Recipe 40: Making Caramel (and failing the first time)

Note: This recipe can be found with a beautifully written explanation here.

Total Time: About 3 hrs

Yield: A TON of caramels. We’re talking a 13″x9″ that’s over an inch deep block of deliciousness.


  • 1 cup (2 sticks) unsalted butter
  • 1 cup light corn syrup
  • 1 14-oz. can sweetened condensed milk
  • 2 1/4 cup brown sugar
  • 1 tsp vanilla extract
In a deep, heavy saucepan melt your butter on medium heat. Once melted, add all of the rest of the ingredients, taking care to make sure that they are all incorporated.
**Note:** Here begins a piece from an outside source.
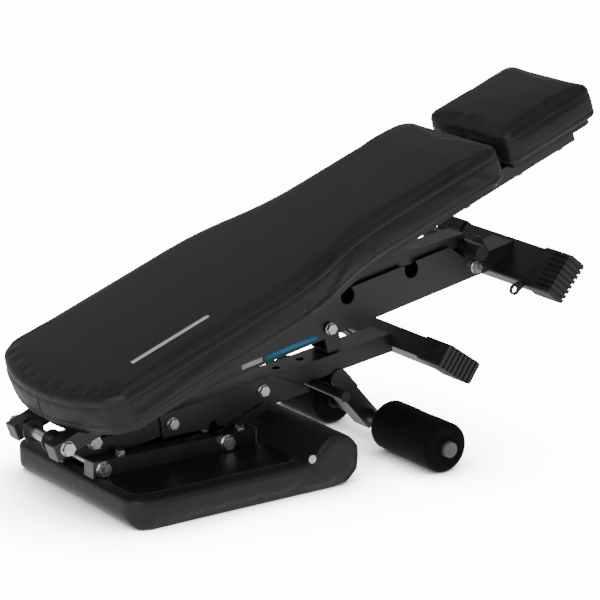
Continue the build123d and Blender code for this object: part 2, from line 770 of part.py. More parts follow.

Normally, you add the vanilla extract once the sugar is done cooking, but hey, I didn’t see this info until I already combined them, and they still turned out stunningly delicious. Use a silicone spatula to mix this gently to ensure an even texture.
Clip on your candy thermometer.
Now you’re going to cook it. Grab a paint/pastry brush and a cup of water and babysit this mixture by making swishing strokes on any sugar syrup that travels up and sticks to the sides (above the level of the cooking sugar). You’re going to keep cooking this undisturbed (on medium heat) until it reaches 240-244F, which is just above the “soft ball” stage. If you hit over 244F you’re in danger of making the same mistake I made in my first batch. Trust me, you don’t want a tooth-destroyer, so keep an eye on that thermometer. This should take about 30 minutes.
In the mean time, get out your dish. I’m using a glass pyrex dish lined with generously-greased parchment paper. Wax paper isn’t strong enough, and foil is a disaster (see photo), so I suggest parchment.

Don't use foil...

Once your temperature is reached (240F-244F), pour your mixture into the greased parchment-lined dish and DON’T scrape the pan. You want to leave anything that sticks in there. (Eat it later while you’re cleaning dishes…)
Allow to cool to room temperature (overnight is ideal, but 2 hrs is okay).

Make sure you try a few (or twenty)...

Flip it out, peeling the parchment off. Slice into strips and wrap in wax paper, twisting the ends in the direction of your wrapping.